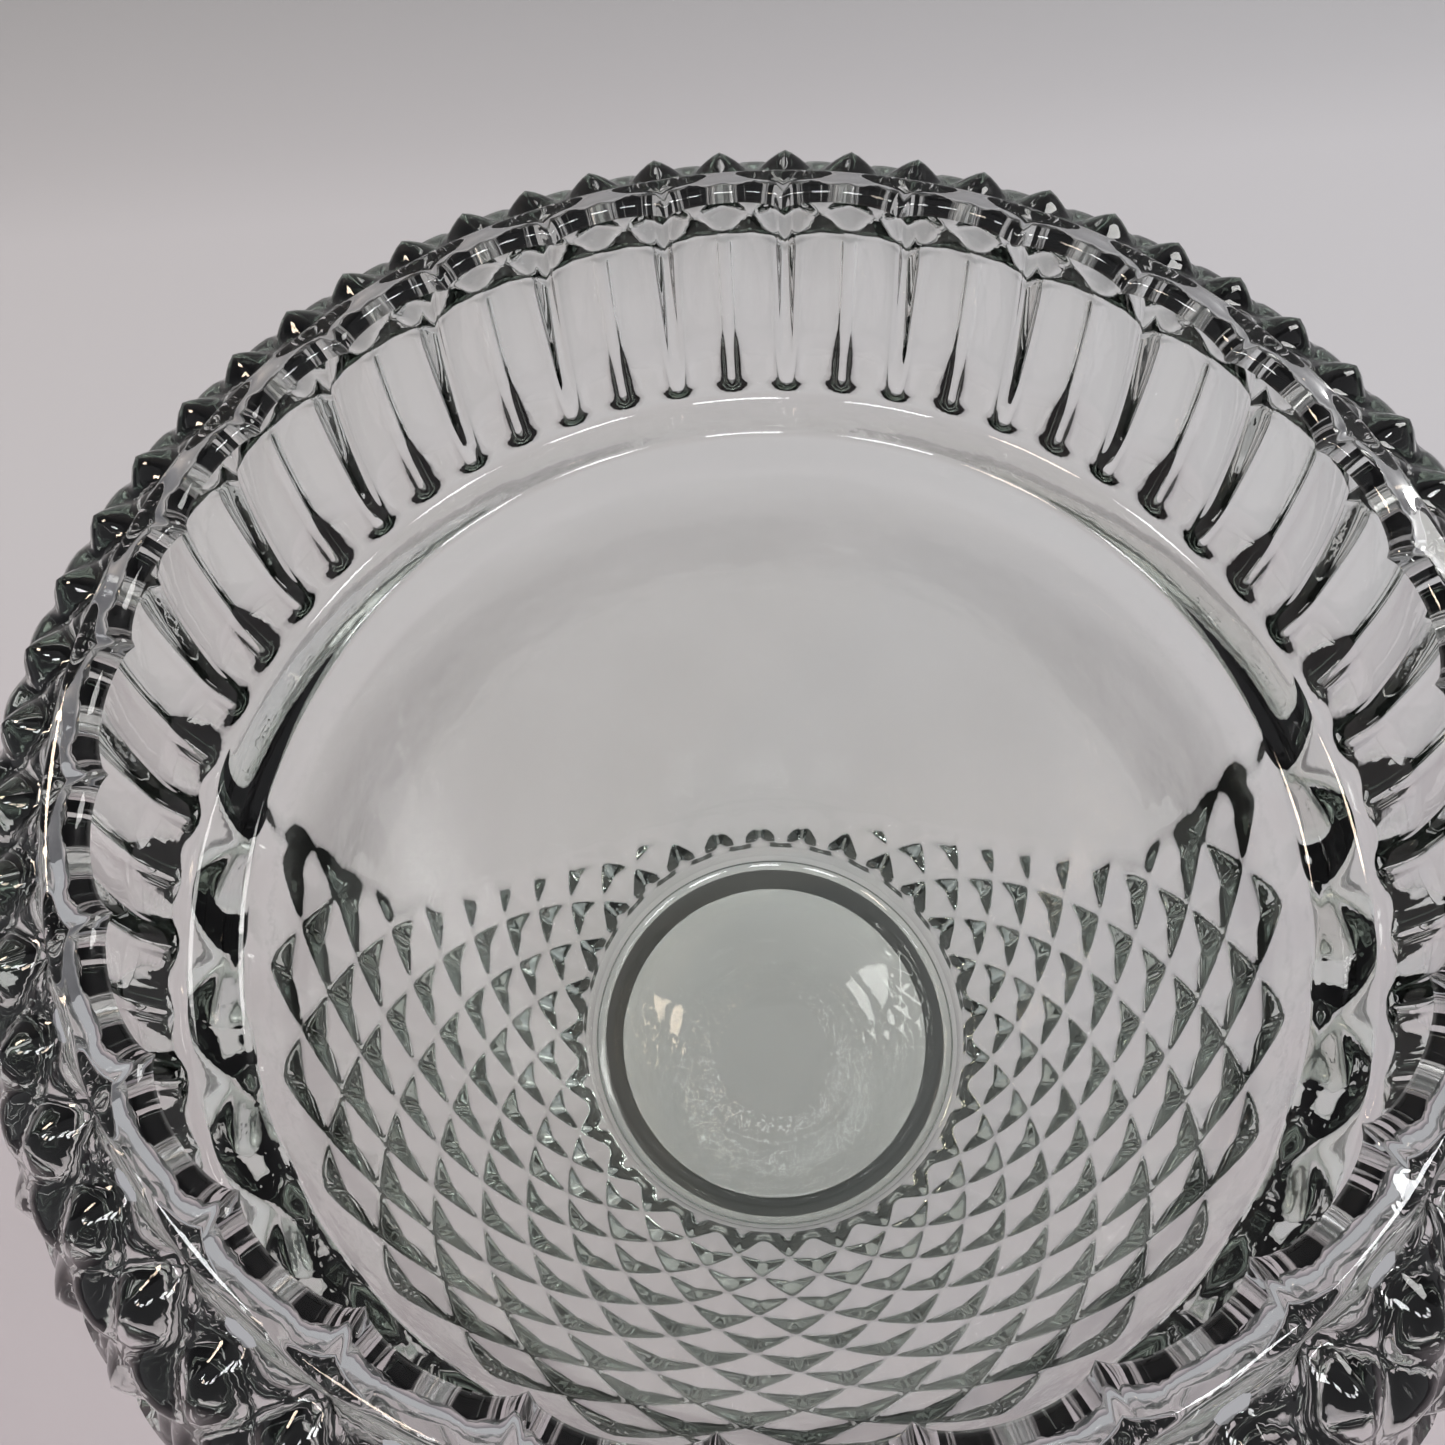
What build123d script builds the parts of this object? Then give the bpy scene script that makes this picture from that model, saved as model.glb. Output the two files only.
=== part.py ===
from build123d import *
from math import cos, hypot, pi, sin, sqrt
import os

# Bulbous diamond-cut mixing glass, standing on its base, millimetres.
# Origin: centre of the flat base. +Z is the axis of the glass, mouth up.
# +Y is the side that carries the smooth oval panel.

# ---- overall form ----
height = 135.0
lip_radius = 41.8             # outer edge of the flat rim
belly_radius = 53.2
base_radius = 32.3
shoulder_drop = 30.4          # mouth plane down to the widest ring
shoulder_roundness = 2.6      # exponent of the shoulder curve, 2 is an ellipse

# ---- rim and cavity ----
rim_round = 0.7               # rounded outer edge of the rim
mouth_radius = 38.0           # at the ridges between the flutes
flare_radius = 49.4           # inside of the shoulder, just above the ledge
flare_drop = 32.4
flare_roundness = 1.7
ledge_drop = 34.6             # mouth plane down to the ledge's inner edge
bowl_radius = 45.2            # inside of the bowl at the ledge
bowl_floor_radius = 27.7
base_thickness = 12.5
floor_fillet = 4.5
floor_rise = 3.8              # the floor rises a little to its middle
base_recess = 2.5             # hollow under the base, inside the ring it stands on
recess_radius = 24.0

# ---- relief ----
columns = 28                  # diamonds round the body, and flutes round the shoulder
cut_depth = 1.6
fine_rows = 4                 # half rows of small diamonds outside the lip
fine_step = 4.0               # half a small diamond, along the shoulder
flute_length = 23.0           # along the shoulder, outside
flute_depth = 1.4
body_step = 7.2               # half a diamond, along the wall
heel_length = 7.0             # plain band above the base
inner_flute_radius = 5.6
inner_flute_bite = 2.0

# ---- smooth panel ----
panel_half_angle = 85.0
panel_drop = 57.0             # mouth plane down to the panel's middle
panel_half_height = 66.5


def outer_radius(z):
    """Radius of the plain outer form at height z."""
    belly_z = height - shoulder_drop
    if z >= belly_z:
        u = min(1.0, (z - belly_z) / (shoulder_drop - rim_round))
        rise = (1.0 - u**shoulder_roundness) ** (1.0 / shoulder_roundness)
        return lip_radius + (belly_radius - lip_radius) * rise
    w = (belly_z - z) / belly_z
    squeeze = 1.0 - (base_radius / belly_radius) ** 2
    return belly_radius * sqrt(1.0 - squeeze * w * w)


def flare_inner_radius(drop):
    """Inside radius of the shoulder, a given drop below the mouth plane."""
    u = max(0.0, (flare_drop - drop) / flare_drop)
    rise = (1.0 - u**flare_roundness) ** (1.0 / flare_roundness)
    return mouth_radius + (flare_radius - mouth_radius) * rise


def bowl_inner_radius(drop):
    """Inside radius of the bowl, a given drop below the mouth plane."""
    w = (drop - ledge_drop) / (height - base_thickness - ledge_drop)
    squeeze = 1.0 - (bowl_floor_radius / bowl_radius) ** 2
    return bowl_radius * sqrt(1.0 - squeeze * w * w)


def walk_profile(samples=1200):
    """Outer form from the lip to the base as (length along it, radius, height)."""
    shoulder_top = height - rim_round
    walked = [(0.0, lip_radius, shoulder_top)]
    for i in range(1, samples + 1):
        z = shoulder_top * (1.0 - (i / samples) ** 2)
        r = outer_radius(z)
        s0, r0, z0 = walked[-1]
        walked.append((s0 + hypot(r - r0, z - z0), r, z))
    return walked


profile = walk_profile()
profile_length = profile[-1][0]


def on_profile(s):
    """Radius, height and outward direction at a length s along the outer form."""
    s = min(max(s, 0.0), profile_length)
    for (s0, r0, z0), (s1, r1, z1) in zip(profile, profile[1:]):
        if s1 >= s:
            t = (s - s0) / (s1 - s0)
            length = hypot(r1 - r0, z1 - z0)
            out_r, out_z = (z0 - z1) / length, (r1 - r0) / length
            return r0 + t * (r1 - r0), z0 + t * (z1 - z0), out_r, out_z
    return base_radius, 0.0, 1.0, 0.0


def relief_share(angle, z):
    """1 where the relief is full depth, 0 inside the smooth oval panel."""
    off = (angle - pi / 2 + pi) % (2 * pi) - pi
    across = off / (panel_half_angle * pi / 180.0)
    along = (height - panel_drop - z) / panel_half_height
    return min(1.0, max(0.0, (hypot(across, along) - 0.9) / 0.1))


def lattice_rows():
    """Rows of the relief lattice from lip to base: (length, depth at even, depth at odd)."""
    rows = [(0.0, 0.0, 0.0)]
    s = 0.0
    for i in range(1, fine_rows + 1):
        s += fine_step
        rows.append((s, cut_depth if i % 2 == 0 else 0.0, 0.0 if i % 2 == 0 else cut_depth))
    flute_end = s + flute_length
    pieces = 4
    for i in range(1, pieces + 1):
        s += flute_length / pieces
        rows.append((s, flute_depth, 0.0))
    body_rows = 2 * int((profile_length - heel_length - flute_end) / body_step / 2)
    step = (profile_length - heel_length - flute_end) / body_rows
    for i in range(1, body_rows + 1):
        s += step
        rows.append((s, cut_depth if i % 2 else 0.0, 0.0 if i % 2 else cut_depth))
    return rows


def lattice_points():
    """Every row's corner points, two for each column, and which are cut in."""
    rows = []
    for share in (0.0, 0.5):
        # rounded outer edge of the rim
        r = lip_radius - rim_round * (1.0 - sin(share * pi / 2))
        z = height - rim_round * (1.0 - cos(share * pi / 2))
        edge = []
        for i in range(2 * columns):
            angle = pi / 2 + (i + 1) * pi / columns
            edge.append(Vector(r * cos(angle), r * sin(angle), z))
        rows.append((edge, False))
    for s, even_depth, odd_depth in lattice_rows():
        r, z, out_r, out_z = on_profile(s)
        row = []
        for i in range(2 * columns):
            angle = pi / 2 + (i + 1) * pi / columns
            depth = (odd_depth if i % 2 else even_depth) * relief_share(angle, z)
            rr, zz = r - depth * out_r, z - depth * out_z
            row.append(Vector(rr * cos(angle), rr * sin(angle), zz))
        rows.append((row, even_depth > odd_depth))
    foot = []
    for i in range(2 * columns):
        angle = pi / 2 + (i + 1) * pi / columns
        foot.append(Vector(base_radius * cos(angle), base_radius * sin(angle), 0.0))
    rows.append((foot, False))
    return rows


def faceted_block():
    """The solid block of glass with the cut relief on its outside."""
    rows = lattice_points()
    count = 2 * columns
    faces = []
    for (upper, upper_cut), (lower, lower_cut) in zip(rows, rows[1:]):
        for i in range(count):
            k = (i + 1) % count
            even_corner_cut = (i % 2 == 0) == upper_cut
            a, b, c, d = upper[i], upper[k], lower[k], lower[i]
            if even_corner_cut:
                corners = ((a, d, c), (a, c, b))
            else:
                corners = ((a, d, b), (b, d, c))
            for trio in corners:
                faces.append(Face(Wire.make_polygon(trio, close=True)))
    faces.append(Face(Wire.make_polygon(rows[0][0], close=True)))
    faces.append(Face(Wire.make_polygon(rows[-1][0], close=True)))
    return Solid(Shell(faces))


os.makedirs("parts", exist_ok=True)

block = faceted_block()

with BuildPart() as glass_body:
    add(block)
    # hollow of the glass: mouth, flared shoulder, ledge, bowl and raised floor
    with BuildSketch(Plane.XZ) as cavity_profile:
        with BuildLine():
            flare_drops = [flare_drop * i / 12 for i in range(13)]
            flare = [(flare_inner_radius(d), height - d) for d in flare_drops]
            floor_z = base_thickness
            bowl_end = height - floor_z - floor_fillet
            bowl_drops = [ledge_drop + (bowl_end - ledge_drop) * i / 10 for i in range(11)]
            bowl = [(bowl_inner_radius(d), height - d) for d in bowl_drops]
            Line((0, height + 2), (mouth_radius, height + 2))
            Line((mouth_radius, height + 2), flare[0])
            Spline(*flare)
            Line(flare[-1], bowl[0])
            Spline(*bowl)
            end_x = bowl[-1][0] - floor_fillet
            mid = (end_x + floor_fillet * 0.72, floor_z + floor_fillet * 0.3)
            ThreePointArc(bowl[-1], mid, (end_x, floor_z))
            Line((end_x, floor_z), (0, floor_z + floor_rise))
            Line((0, floor_z + floor_rise), (0, height + 2))
        make_face()
    revolve(axis=Axis.Z, mode=Mode.SUBTRACT)
    # shallow recess under the base
    with BuildSketch(Plane.XZ) as recess_profile:
        with BuildLine():
            slope_end = recess_radius * (1 + 1 / base_recess)
            Line((0, -1), (slope_end, -1))
            Line((slope_end, -1), (0, base_recess))
            Line((0, base_recess), (0, -1))
        make_face()
    revolve(axis=Axis.Z, mode=Mode.SUBTRACT)

with BuildPart() as flute_cutter:
    # one flute: a round rod bent along the inside of the shoulder, open at the rim
    inset = inner_flute_radius - inner_flute_bite
    spine_points = []
    for i in range(9):
        drop = (flare_drop - 3.5) * i / 8
        r0, r1 = flare_inner_radius(drop), flare_inner_radius(drop + 0.2)
        run = hypot(r1 - r0, 0.2)
        spine_points.append((r0 - inset * 0.2 / run, 0, height - drop - inset * (r1 - r0) / run))
    lead_in = (spine_points[0][0] - 1.2, 0, height + 7.0)
    with BuildLine() as spine:
        Spline(lead_in, *spine_points)
    with BuildSketch(Plane(origin=spine.line @ 0, z_dir=spine.line % 0)):
        Circle(inner_flute_radius)
    sweep()
    with Locations(spine_points[-1]):
        Sphere(inner_flute_radius)

with BuildPart() as glass:
    add(glass_body.part)
    with PolarLocations(0, columns, start_angle=90):
        add(flute_cutter.part, mode=Mode.SUBTRACT)

glass.part.label = "glass_body"
export_step(glass.part, "parts/glass_body.step")
print("volume cm3", glass.part.volume / 1000, "box", glass.part.bounding_box().size)
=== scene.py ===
"""Mixing glass: visual piece, stage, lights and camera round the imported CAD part."""
import math

import bpy
import numpy as np
from mathutils import Matrix, Vector


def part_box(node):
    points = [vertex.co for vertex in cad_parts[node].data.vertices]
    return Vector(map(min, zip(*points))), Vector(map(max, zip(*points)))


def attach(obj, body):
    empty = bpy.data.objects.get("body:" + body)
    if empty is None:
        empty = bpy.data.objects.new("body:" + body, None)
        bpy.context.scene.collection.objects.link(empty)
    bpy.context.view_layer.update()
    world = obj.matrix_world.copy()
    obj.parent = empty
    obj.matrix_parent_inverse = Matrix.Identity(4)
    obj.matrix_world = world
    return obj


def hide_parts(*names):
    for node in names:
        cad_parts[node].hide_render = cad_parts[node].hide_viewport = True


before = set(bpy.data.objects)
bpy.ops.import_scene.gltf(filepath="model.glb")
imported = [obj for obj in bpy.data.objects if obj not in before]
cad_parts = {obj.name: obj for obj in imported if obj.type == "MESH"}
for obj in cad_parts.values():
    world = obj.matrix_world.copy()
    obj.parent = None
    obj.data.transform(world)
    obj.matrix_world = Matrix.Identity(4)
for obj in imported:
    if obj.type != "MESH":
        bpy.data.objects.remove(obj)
cad_low, cad_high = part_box("glass_body")

# ---- sizes of the glass, as shares of the mouth radius ----
MOUTH = 0.038                 # metres, at the ridges between the flutes
HEIGHT = (cad_high.z - cad_low.z) / MOUTH
RIM_OUT = 1.10
BELLY = 1.40
BELLY_DROP = 0.80
BASE = 0.85
SHOULDER_POWER = 2.6
EDGE_OUT = 0.018              # rounding of the rim's outer edge
EDGE_IN = 0.030               # rounding of the rim's inner edge
FLARE_OUT = 1.30
FLARE_DROP = 0.853
FLARE_POWER = 1.7
LEDGE_DROP = 0.911
BOWL = 1.19
FLOOR = 0.729
FLOOR_DROP = HEIGHT - 0.329
FLOOR_FILLET = 0.118
FLOOR_RISE = 0.10
RECESS = 0.066
RECESS_OUT = 0.63
COLUMNS = 28                  # body diamonds, and flutes inside the shoulder
FINE = 2                      # outside the shoulder there are this many to a column

# ---- relief ----
SHOULDER_ROW = 0.2105
SHOULDER_ROWS = 2 * SHOULDER_ROW  # length of the small-diamond zone along the wall
SHOULDER_CUT = 0.033          # depth of the small diamonds
SHOULDER_RIB = 0.022          # depth between the ribs that run up through them
RIB_RUN = 0.605               # length of the rib zone below them
OUTER_RIB = 0.036             # depth between the ribs
WAIST = 0.048                 # step in under the ribs
WAIST_START = 0.02            # from the ribs' lower end
WAIST_RUN = 0.24              # length of the step in
WAIST_RETURN = 0.7            # length over which the wall comes back out
RELIEF_EDGE = 0.03            # length over which a zone of relief starts or stops
BODY_ROW = 0.38
BODY_CUT = 0.040
INNER_FLUTE = 0.053
HEEL_PLAIN = 0.18
SOFTNESS = 6.5                # how rounded the pressed edges are, higher is sharper
PANEL_ANGLE = math.radians(85)
PANEL_DROP = 1.5
PANEL_HALF = 1.75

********

What is needed: Reproduce only the lines from the top of the material through the one bearing "# +Y is the", each exactly as it stands.

Task response:
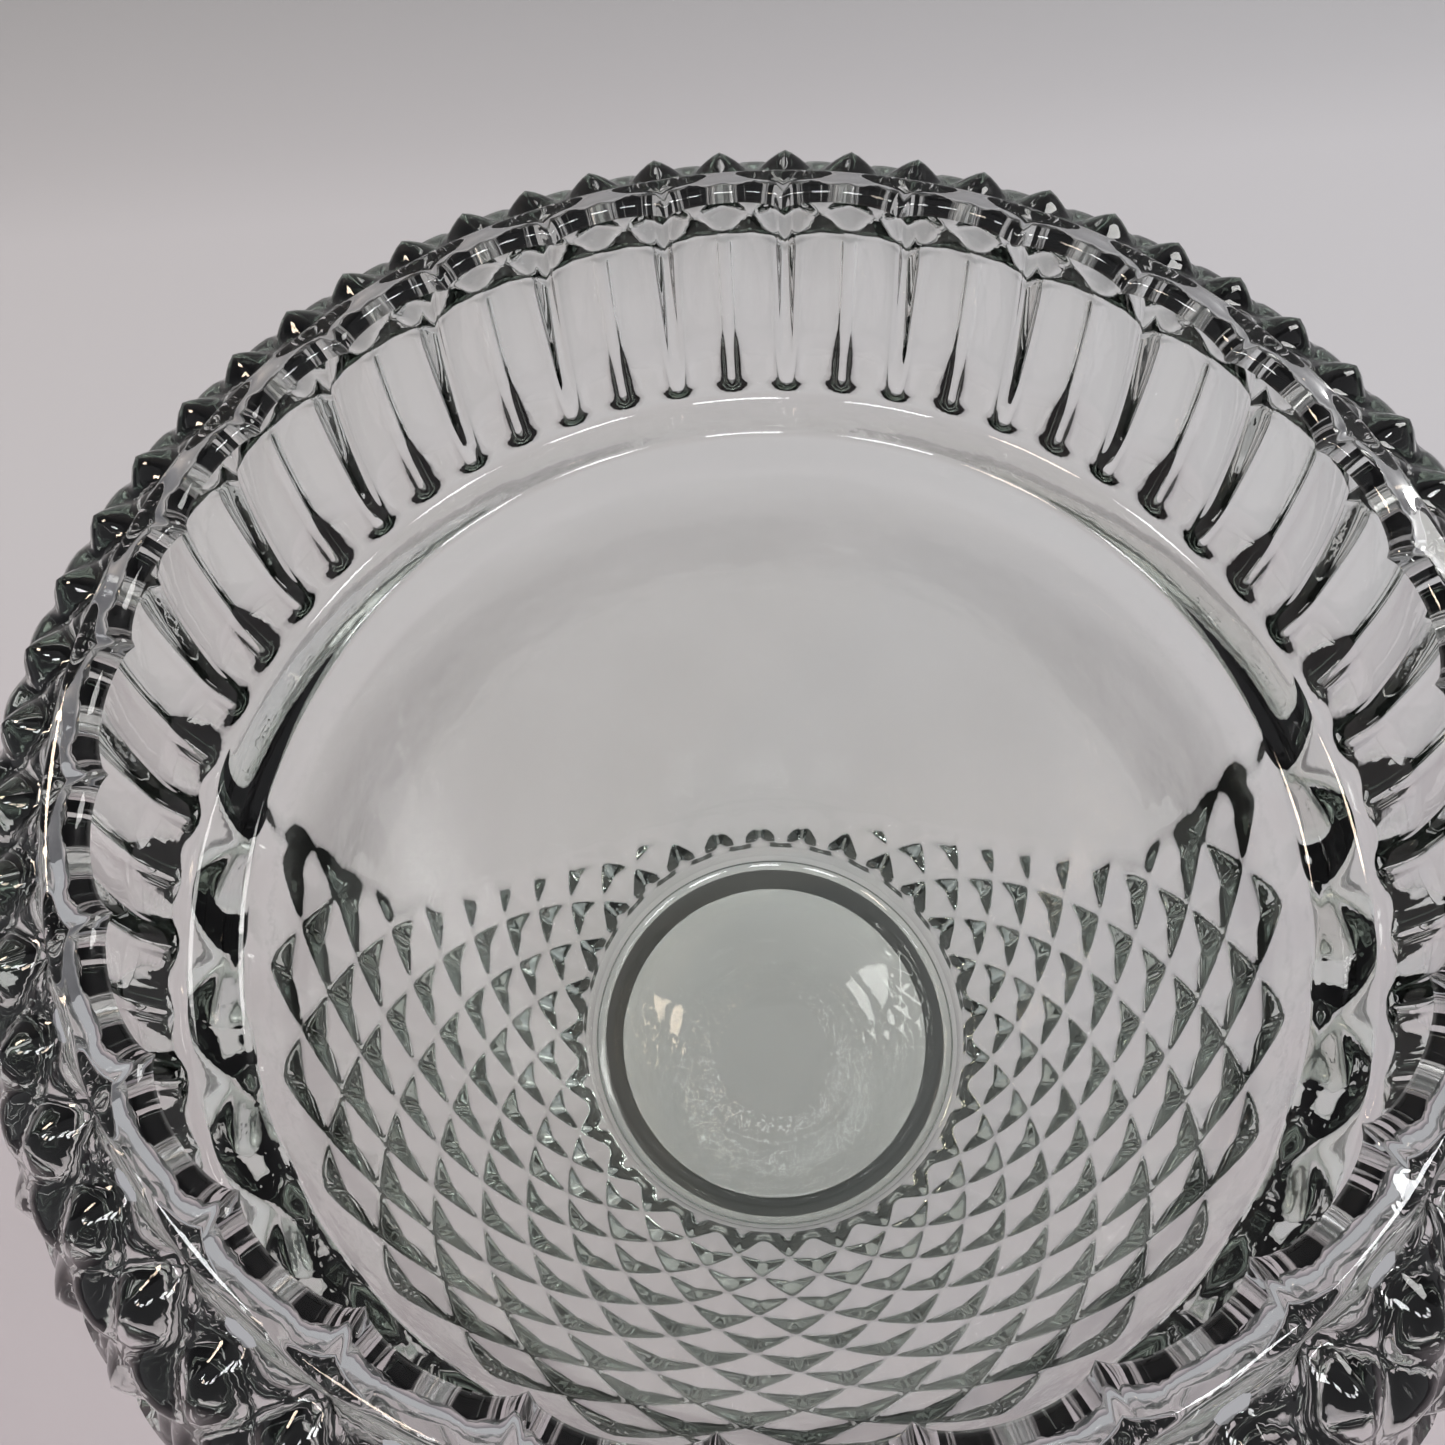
What build123d script builds the parts of this object? Then give the bpy scene script that makes this picture from that model, saved as model.glb. Output the two files only.
=== part.py ===
from build123d import *
from math import cos, hypot, pi, sin, sqrt
import os

# Bulbous diamond-cut mixing glass, standing on its base, millimetres.
# Origin: centre of the flat base. +Z is the axis of the glass, mouth up.
# +Y is the side that carries the smooth oval panel.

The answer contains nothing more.